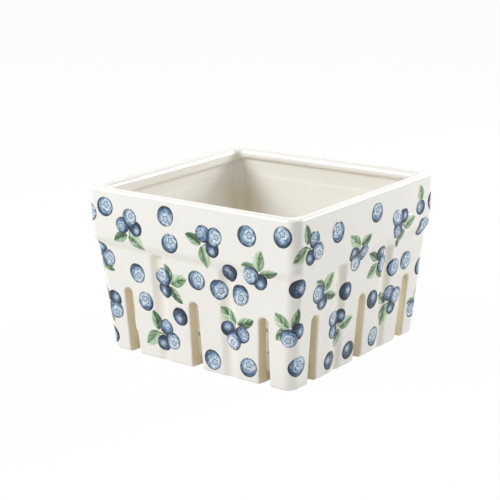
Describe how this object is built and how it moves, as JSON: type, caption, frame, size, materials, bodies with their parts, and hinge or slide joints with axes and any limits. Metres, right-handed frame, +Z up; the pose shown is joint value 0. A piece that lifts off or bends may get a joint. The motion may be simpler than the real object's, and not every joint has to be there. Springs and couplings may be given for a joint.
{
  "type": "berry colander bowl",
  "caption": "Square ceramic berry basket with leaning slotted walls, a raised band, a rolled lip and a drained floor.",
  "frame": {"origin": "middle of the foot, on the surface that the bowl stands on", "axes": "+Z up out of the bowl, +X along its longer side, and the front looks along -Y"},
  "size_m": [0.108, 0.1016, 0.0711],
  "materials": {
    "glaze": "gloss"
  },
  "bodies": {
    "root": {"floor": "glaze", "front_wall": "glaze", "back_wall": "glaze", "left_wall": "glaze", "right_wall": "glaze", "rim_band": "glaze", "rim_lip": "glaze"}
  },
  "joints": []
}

────────────────

Restate the data above word for word.

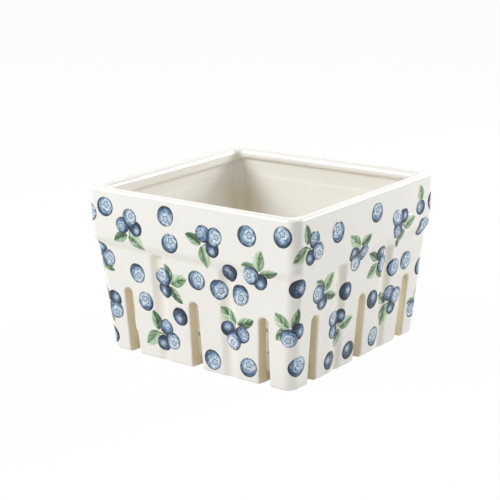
Describe how this object is built and how it moves, as JSON: type, caption, frame, size, materials, bodies with their parts, and hinge or slide joints with axes and any limits. Metres, right-handed frame, +Z up; the pose shown is joint value 0. A piece that lifts off or bends may get a joint. The motion may be simpler than the real object's, and not every joint has to be there. Springs and couplings may be given for a joint.
{
  "type": "berry colander bowl",
  "caption": "Square ceramic berry basket with leaning slotted walls, a raised band, a rolled lip and a drained floor.",
  "frame": {"origin": "middle of the foot, on the surface that the bowl stands on", "axes": "+Z up out of the bowl, +X along its longer side, and the front looks along -Y"},
  "size_m": [0.108, 0.1016, 0.0711],
  "materials": {
    "glaze": "gloss"
  },
  "bodies": {
    "root": {"floor": "glaze", "front_wall": "glaze", "back_wall": "glaze", "left_wall": "glaze", "right_wall": "glaze", "rim_band": "glaze", "rim_lip": "glaze"}
  },
  "joints": []
}